Pero de ti, sacerdote, se requiere disposición para aceptar a la Madre, reconociéndote hijo, reconociéndola Madre de tu Señor, y también tuya, para que la lleves a vivir a tu casa, contigo.
Para que te abandones a su protección y a sus cuidados, totalmente confiado y entregado, como un niño en los brazos de su madre.
De ti se requiere que entregues tu voluntad a la voluntad de tu Señor, para que cumplas sus últimos deseos.
Ten compasión, sacerdote, como compasión ha tenido de ti tu Señor cuanto te ha mirado, porque tú no lo has abandonado, y míralo tú también.
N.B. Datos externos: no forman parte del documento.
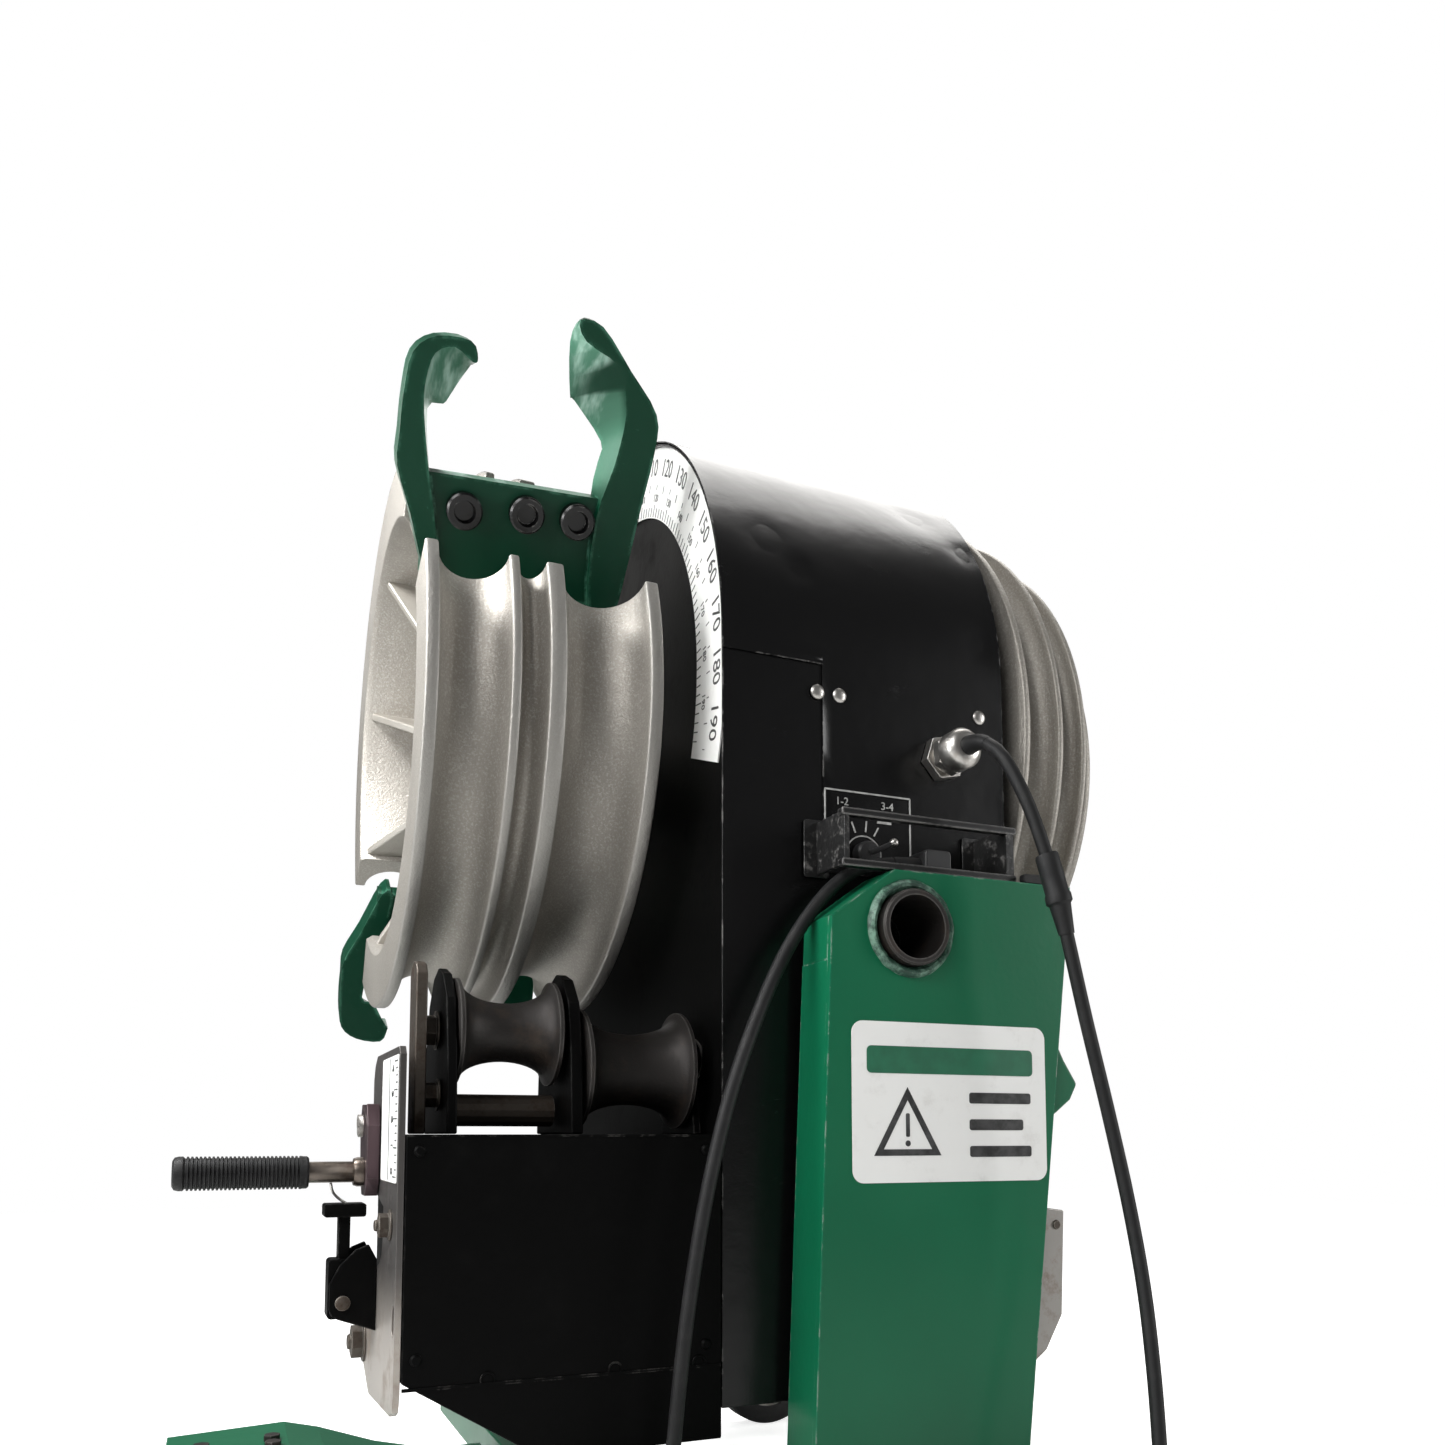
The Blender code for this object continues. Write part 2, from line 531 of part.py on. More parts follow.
def make_controls():
    """Switch with its guard on the near wall, cable glands and trunnion tubes."""
    wall = -WALL_Y - GAP
    bm = bmesh.new()
    ring_prism(bm, rect(0.066, 0.634, 0.234, 0.684), rect(0.074, 0.642, 0.226, 0.676), "Y", -0.345, -0.337)
    guard = finish_mesh("switch_guard", bm, "black_paint")
    for x0 in (0.066, 0.226):
        bm = bmesh.new()
        prism(bm, rect(x0, -0.341, x0 + 0.008, wall), "Z", 0.636, 0.682)
        boolean(guard, piece_from(bm, f"guard_side_{x0}", "black_paint"), "UNION")
    knob = (0.113, -0.30, 0.658)
    bm = bmesh.new()
    prism(bm, circle((knob[0], knob[2]), 0.0115, 16), "Y", -0.307, wall)
    switch = finish_mesh("selector_switch", bm, "plastic", knob)
    bm = bmesh.new()
    prism(bm, [(0.113, 0.6555), (0.137, 0.6655), (0.1385, 0.670), (0.134, 0.671), (0.112, 0.6605)], "Y",
          -0.312, -0.304)
    boolean(switch, piece_from(bm, "selector_lever", "plastic"), "UNION")
    gland = [(wall, 0.0), (wall, 0.019), (-0.305, 0.021), (-0.318, 0.021), (-0.320, 0.0185),
             (-0.335, 0.0185), (-0.339, 0.014), (-0.339, 0.0)]
    turned("power_gland", gland, "Y", (0.193, 0.753), "nickel", 12)
    block("pendant_gland", (0.150, -0.336, 0.631), (0.176, wall, 0.659), "plastic")
    for name, side in (("near", -1), ("far", 1)):
        y0, y1 = sorted((side * 0.374, side * (WALL_Y + GAP)))
        tube(name + "_pivot", (TILT_X, TILT_Z), 0.034, 0.026, "Y", y0, y1, "dark_steel", 32,
             (TILT_X, 0.0, TILT_Z))


# Green frame, wheels --------------------------------------------------------
ARM_OUTLINE = [(0.030, RAIL_TOP + GAP), (0.229, RAIL_TOP + GAP), (0.286, 0.633), (0.107, 0.633),
               (0.049, 0.591)]


def make_arm(name, side):
    y0, y1 = sorted((side * ARM_Y0, side * ARM_Y1))
    arm = solid(name, ARM_OUTLINE, "Y", y0, y1, "green_paint")
    bm = bmesh.new()
    prism(bm, circle((TILT_X, TILT_Z), 0.0347, 32), "Y", y0 - 0.01, y1 + 0.01)
    boolean(arm, piece_from(bm, name + "_hole", "green_paint"), "DIFFERENCE")
    bm = bmesh.new()
    y0, y1 = sorted((side * (ARM_Y1 + 0.001), side * ARM_FLANGE_Y))
    prism(bm, [(0.0303, RAIL_TOP + 0.0010), (0.0363, RAIL_TOP + 0.0010), (0.0534, 0.556), (0.0474, 0.556)],
          "Y", y0, y1)
    boolean(arm, piece_from(bm, name + "_flange", "green_paint"), "UNION")


def make_base():
    """Rails, crossbars and the centre beam, whose bent end plate carries the one swivel caster."""
    for name, side in (("near", -1), ("far", 1)):
        make_arm(name + "_arm", side)
        y0, y1 = sorted((side * 0.39, side * 0.34))
        block(name + "_rail", (-0.135, y0, RAIL_BOTTOM), (0.40, y1, RAIL_TOP), "green_paint")
        make_wheel(name, side)
    block("front_crossbar", (-0.130, -0.3397, 0.075), (-0.090, 0.3397, 0.115), "green_paint")
    block("rear_crossbar", (0.255, -0.3397, 0.092), (0.295, 0.3397, 0.132), "green_paint")
    block("centre_beam", (-0.210, -0.030, 0.060), (-0.1303, 0.030, 0.0995), "green_paint")
    plate = [(-BASE_HALF_X, 0.1396), (-0.3268, 0.1445), (-0.2962, 0.1370), (-0.2433, 0.1184), (-0.190, 0.1058),
             (-0.140, 0.1058), (-0.140, 0.0998), (-0.191, 0.0998), (-0.2446, 0.1123), (-0.2975, 0.1308),
             (-0.3275, 0.1383), (-BASE_HALF_X, 0.1335)]
    solid("caster_bracket", plate, "Y", -0.050, 0.050, "green_paint")
    make_caster()
    lock = [(0.2400, 0.3570), (0.2767, 0.3522), (0.2725, 0.2640), (0.2555, 0.2354), (0.2323, 0.2190)]
    solid("tilt_lock_plate", lock, "Y", -0.3485, -0.3435, "steel")
    turned("wheel_axle", [(-0.44, 0.0), (-0.44, 0.010), (0.44, 0.010), (0.44, 0.0)], "Y",
           (BASE_HALF_X - WHEEL_R, WHEEL_Z), "steel", 16)


def make_wheel(name, side):
    y0, y1 = sorted((side * 0.399, side * 0.438))
    x = BASE_HALF_X - WHEEL_R
    edge = 0.006
    turned(name + "_wheel", [(y0, 0.0108), (y0, WHEEL_R - edge), (y0 + edge, WHEEL_R), (y1 - edge, WHEEL_R),
                             (y1, WHEEL_R - edge), (y1, 0.0108)], "Y", (x, WHEEL_Z), "rubber", 32,
           (x, 0.0, WHEEL_Z))


CASTER_X, CASTER_TRAIL = -0.368, 0.020


def make_caster():
    """Swivel caster under the bent plate: a forked yoke with its race and pin, and its wheel."""
    wheel_x = CASTER_X + CASTER_TRAIL
    fork = block("caster_fork", (CASTER_X - 0.030, -0.026, 0.118), (CASTER_X + 0.034, 0.026, 0.128),
                 "dark_steel", (CASTER_X, 0.0, 0.0))
    for y0, y1 in ((-0.026, -0.021), (0.021, 0.026)):
        bm = bmesh.new()
        prism(bm, [(CASTER_X - 0.026, 0.124), (CASTER_X + 0.034, 0.124), (wheel_x + 0.012, 0.036),
                   (wheel_x - 0.012, 0.036)], "Y", y0, y1)
        boolean(fork, piece_from(bm, f"caster_cheek_{y0}", "dark_steel"), "UNION")
    bm = bmesh.new()
    prism(bm, circle((wheel_x, CASTER_R), 0.006, 12), "Y", -0.0255, 0.0255)
    boolean(fork, piece_from(bm, "caster_pin", "dark_steel"), "UNION")
    bm = bmesh.new()
    prism(bm, circle((CASTER_X, 0.0), 0.018, 16), "Z", 0.122, 0.1350)
    boolean(fork, piece_from(bm, "caster_race", "dark_steel"), "UNION")
    edge = 0.005
    turned("caster_wheel", [(-0.017, 0.0068), (-0.017, CASTER_R - edge), (-0.017 + edge, CASTER_R),
                            (0.017 - edge, CASTER_R), (0.017, CASTER_R - edge), (0.017, 0.0068)], "Y",
           (wheel_x, CASTER_R), "rubber", 28, (wheel_x, 0.0, CASTER_R))


# Cords ----------------------------------------------------------------------
def smooth(points, spacing):
    """Evenly spaced points along a Catmull-Rom curve through the route's points."""
    fine = []
    padded = [points[0]] + list(points) + [points[-1]]
    for i in range(1, len(padded) - 2):
        p0, p1, p2, p3 = (Vector(p) for p in padded[i - 1:i + 3])
        for k in range(24):
            t = k / 24
            fine.append(0.5 * (2 * p1 + (p2 - p0) * t + (2 * p0 - 5 * p1 + 4 * p2 - p3) * t * t
                               + (3 * p1 - p0 - 3 * p2 + p3) * t ** 3))
    fine.append(Vector(points[-1]))
    total = sum((b - a).length for a, b in zip(fine, fine[1:]))
    count = max(2, round(total / spacing))
    step, out, run = total / count, [fine[0]], 0.0
    for a, b in zip(fine, fine[1:]):
        run += (b - a).length
        if run >= step * len(out) - 1e-9 and len(out) < count:
            out.append(b)
    out.append(fine[-1])
    return out


POWER_ROUTE = [
    (0.193, -0.3413, 0.753), (0.1933, -0.3562, 0.7508), (0.1955, -0.3688, 0.7432), (0.1998, -0.3800, 0.7300),
    (0.2098, -0.3925, 0.6960), (0.2198, -0.3995, 0.6600), (0.2300, -0.4045, 0.6180), (0.2390, -0.4070, 0.5760),
    (0.2535, -0.4095, 0.510), (0.2700, -0.414, 0.435), (0.2795, -0.424, 0.362), (0.2810, -0.437, 0.295),
    (0.2765, -0.450, 0.232), (0.270, -0.461, 0.175), (0.264, -0.470, 0.120), (0.2575, -0.481, 0.0730),
    (0.2480, -0.4940, 0.0375), (0.2290, -0.5075, 0.0145), (0.2010, -0.5160, 0.0064), (0.1726, -0.517, 0.006),
]
PENDANT_ROUTE = [
    (0.1494, -0.3220, 0.6450), (0.1240, -0.3220, 0.6458), (0.0985, -0.3222, 0.6410), (0.0763, -0.3228, 0.6290),
    (0.0520, -0.3240, 0.6055), (0.0250, -0.3255, 0.5678), (0.0015, -0.3260, 0.5213), (-0.0251, -0.3260, 0.4520),
    (-0.0446, -0.3255, 0.3770), (-0.0585, -0.3250, 0.3005), (-0.0668, -0.3240, 0.2350),
    (-0.0720, -0.3200, 0.1686), (-0.0740, -0.3120, 0.112), (-0.0715, -0.2960, 0.0625), (-0.061, -0.2730, 0.0270),
    (-0.039, -0.2470, 0.0085), (-0.005, -0.2305, 0.006), (0.0372, -0.2280, 0.006),
]
COIL_MID_R = 0.062
COIL_OUT_R = COIL_MID_R + 1.05 * CORD_R
LEAD_IN = 0.0425             # straight stretch where a cord runs onto its coil
POWER_COIL = (0.130, -0.585)
PENDANT_COIL = (0.080, -0.160)
HANDSET_X = PENDANT_COIL[0] + COIL_MID_R
RELIEF_Z = 0.0275            # where the cord enters the handset, level with its coil's top row


def make_cord(name, route):
    points = smooth(route, 0.023)
    curve = bpy.data.curves.new(name, "CURVE")
    curve.dimensions = "3D"
    curve.bevel_depth = CORD_R
    curve.bevel_resolution = 2
    curve.use_fill_caps = True
    spline = curve.splines.new("POLY")
    spline.points.add(len(points) - 1)
    for spot, point in zip(spline.points, points):
        spot.co = (*point, 1.0)
    curve.materials.append(MATERIALS["rubber"])
    obj = bpy.data.objects.new(name, curve)
    bpy.context.collection.objects.link(obj)


def make_coil(name, centre, height, side):
    """Outer shape of a wound coil, with the stretch that leads onto its outer turn.

    side is 1 where the cord runs on at the far side, towards -X, and -1 at the near side.
    """
    spread = 2.1 * CORD_R
    coil = tube(name, centre, COIL_MID_R + spread, COIL_MID_R - spread, "Z", 0.0002, height, "rubber", 24)
    y = centre[1] + side * COIL_OUT_R
    x0, x1 = sorted((centre[0], centre[0] + side * (LEAD_IN - GAP)))
    bm = bmesh.new()
    prism(bm, circle((y, CORD_R + 0.0003), CORD_R, 12), "X", x0, x1)
    boolean(coil, piece_from(bm, name + "_lead_in", "rubber"), "UNION")


def make_cords():
    make_cord("power_cord", POWER_ROUTE)
    make_cord("pendant_cord", PENDANT_ROUTE)
    make_coil("power_cord_coil", POWER_COIL, 0.058, 1)
    make_coil("pendant_cord_coil", PENDANT_COIL, 0.0347, -1)
    top = 0.0585
    x, y = POWER_COIL
    turned("power_plug", [(-0.030, 0.0), (-0.030, 0.008), (-0.012, 0.015), (0.022, 0.018), (0.026, 0.018),
                          (0.026, 0.0)], "Z", (0.0, 0.0), "rubber", 16)
    plug = bpy.data.objects["power_plug"]
    plug.rotation_euler = (math.radians(90), 0.0, 0.0)
    plug.location = (x - COIL_MID_R, y, top + 0.0182)
    block("pendant_handset", (HANDSET_X - 0.024, -0.083, 0.0005), (HANDSET_X + 0.024, 0.062, 0.0400),
          "plastic")
    handset = bpy.data.objects["pendant_handset"]
    bm = bmesh.new()
    prism(bm, circle((HANDSET_X, RELIEF_Z), 0.0065, 12), "Y", -0.108, -0.080)
    boolean(handset, piece_from(bm, "handset_relief", "plastic"), "UNION")
    for name, y0, slot in (("bend_button", -0.040, "button_green"), ("unload_button", 0.000, "button_red")):
        turned(name, [(0.034, 0.0), (0.034, 0.0092), (0.0450, 0.0092), (0.0465, 0.008), (0.0465, 0.0)], "Z",
               (HANDSET_X, y0), slot, 16, (HANDSET_X, y0, 0.034))
        bm = bmesh.new()
        prism(bm, circle((HANDSET_X, y0), 0.0098, 16), "Z", 0.0290, 0.0500)
        boolean(handset, piece_from(bm, name + "_well", "plastic"), "DIFFERENCE")


make_shoe_body()
make_drive()
make_housing()
make_lower_box()
make_motor_cover()
make_roller_support()
make_roller_end()
make_controls()
make_base()
make_cords()
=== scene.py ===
"""Looks of the conduit bender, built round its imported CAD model. Metres, +Z up."""

import math

import bmesh
import bpy
from mathutils import Matrix, Vector, noise


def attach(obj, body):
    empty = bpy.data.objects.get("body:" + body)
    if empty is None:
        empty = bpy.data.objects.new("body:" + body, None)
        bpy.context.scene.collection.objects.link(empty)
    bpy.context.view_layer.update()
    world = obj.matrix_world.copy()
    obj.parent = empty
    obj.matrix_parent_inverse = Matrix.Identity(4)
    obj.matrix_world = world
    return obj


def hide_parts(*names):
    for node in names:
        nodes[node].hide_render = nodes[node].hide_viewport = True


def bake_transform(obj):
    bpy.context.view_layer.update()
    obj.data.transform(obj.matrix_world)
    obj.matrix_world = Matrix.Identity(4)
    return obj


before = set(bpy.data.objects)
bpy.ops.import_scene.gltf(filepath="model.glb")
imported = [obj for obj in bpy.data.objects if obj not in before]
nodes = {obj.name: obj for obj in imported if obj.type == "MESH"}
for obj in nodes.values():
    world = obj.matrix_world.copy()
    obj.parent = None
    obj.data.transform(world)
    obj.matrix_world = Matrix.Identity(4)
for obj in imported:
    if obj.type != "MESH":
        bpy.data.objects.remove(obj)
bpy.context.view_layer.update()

# Places shared with the CAD model ---------------------------------------------
SHAFT_Z = 0.80
RIM_R = 0.260
WALL_Y = 0.295
COVER_Z = 0.83
TILT_X, TILT_Z = 0.122, 0.585
CORD_R = 0.00575
ARM_FACE = 0.3550             # outer face of both arms, from the middle plane


# Camera, lights and floor -------------------------------------------------------
def make_camera():
    """A low camera at the near left corner, looking slightly up."""
    data = bpy.data.cameras.new("camera")
    data.lens = 29.13
    data.shift_x, data.shift_y = -0.0047, 0.22
    cam = bpy.data.objects.new("camera", data)
    cam.location = (-0.3912, -1.1643, 0.4168)
    cam.rotation_euler = (math.radians(90 + 4.61), 0.0, math.radians(-23.46))
    bpy.context.collection.objects.link(cam)
    bpy.context.scene.camera = cam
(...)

Cumple la voluntad de un moribundo que entrega su vida para salvar la tuya, renovando a la humanidad.
Aprende de la Madre, escucha las palabras de tu Señor, y obedece, sacerdote: acoge a la Madre que te acoge como verdadero hijo para llevarte en su regazo.
Pues, como por la desobediencia de un solo hombre, todos fueron constituidos pecadores, así también, por la obediencia de uno solo, todos serán constituidos justos.
Tú has sido llamado y has sido elegido, porque tu Señor, antes de nacer, ya te había conocido, y te había consagrado.
Acepta la voluntad de tu Señor, y conságrate, sacerdote, a su Madre y a su Corazón Inmaculado, para que siendo todo de ella, seas todo de Él.
Haz oración, para que dispongas tu corazón a recibir las gracias de tu Señor.
Haz sacrificio, sacerdote, a través de la mortificación de tus sentidos, y de tus obras de misericordia, por las que las gracias se derraman al mundo entero, a través de los sacramentos.
Vive la fe, la esperanza y la caridad con el prójimo, llevando tu cruz de cada día con alegría, y adorando el cuerpo y la sangre de tu Señor, que es presencia real y substancial en la Eucaristía.
Pídele a tu Señor la conversión de tu corazón, y ofrece tu consagración, tus sacrificios y tus oraciones, por la conversión de los pobres pecadores.
Lleva, sacerdote, al mundo la paz, rezando el Rosario y diciendo: “Dios mío, yo creo, adoro, espero y te amo. Te pido perdón por todos los que no creen, no adoran, no esperan y no te aman”.